At what point does the iPhone cease to be a consumer product for individuals and become a commercial product for industry professionals and production studios?

OP, to me that is what you are advocating. I'm an individual and don't really concern myself with pro level stuff for making TV shows or movies. That's not what I'm interested in. If I take pictures/video it's for personal reasons/use.

If this is or will be Apple's direction, then I'm buying the wrong product and I'm in the wrong forum.
 
SMH.

At what point does the iPhone cease to be a consumer product for individuals and become a commercial product for industry professionals and production studios?

OP, to me that is what you are advocating. I'm an individual and don't really concern myself with pro level stuff for making TV shows or movies. That's not what I'm interested in. If I take pictures/video it's for personal reasons/use.

If this is or will be Apple's direction, then I'm buying the wrong product and I'm in the wrong forum.

Exactly this. The iPhone is able to float its limitations because it does not pretend to be what it is not. It is a multi-purpose portable computer in your pocket that happens to take really quite good photos and videos. It is the endgame of the maxim "the best camera is the one you always have with you." Using it professionally within the boundaries of its limitations is a neat parlor trick, but also succumbing to Apple's marketing to an extent. Right tools for the job and all that.

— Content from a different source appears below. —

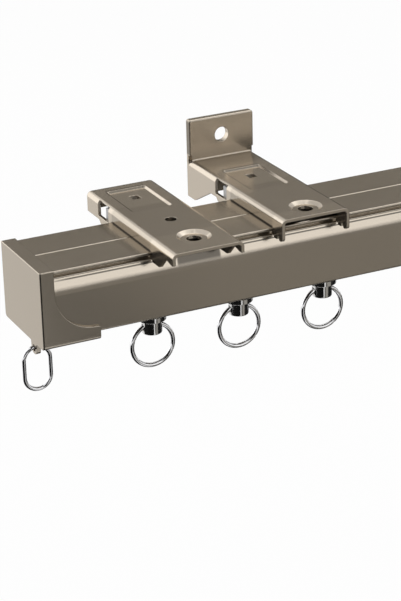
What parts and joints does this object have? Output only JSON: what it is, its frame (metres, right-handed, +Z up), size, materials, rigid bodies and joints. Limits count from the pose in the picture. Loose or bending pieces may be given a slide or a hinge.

Were Apple to pivot it toward being an actual professional tool, then it would need to compete with those professional tools and their established ecosystems, support communities and the degree to which their flexibility and design is aligned toward practical/functional need rather than defined by marketing. The iPhone is a consumer electronics product from its foundations up. Any use beyond that is aspirational gravy, not its purpose.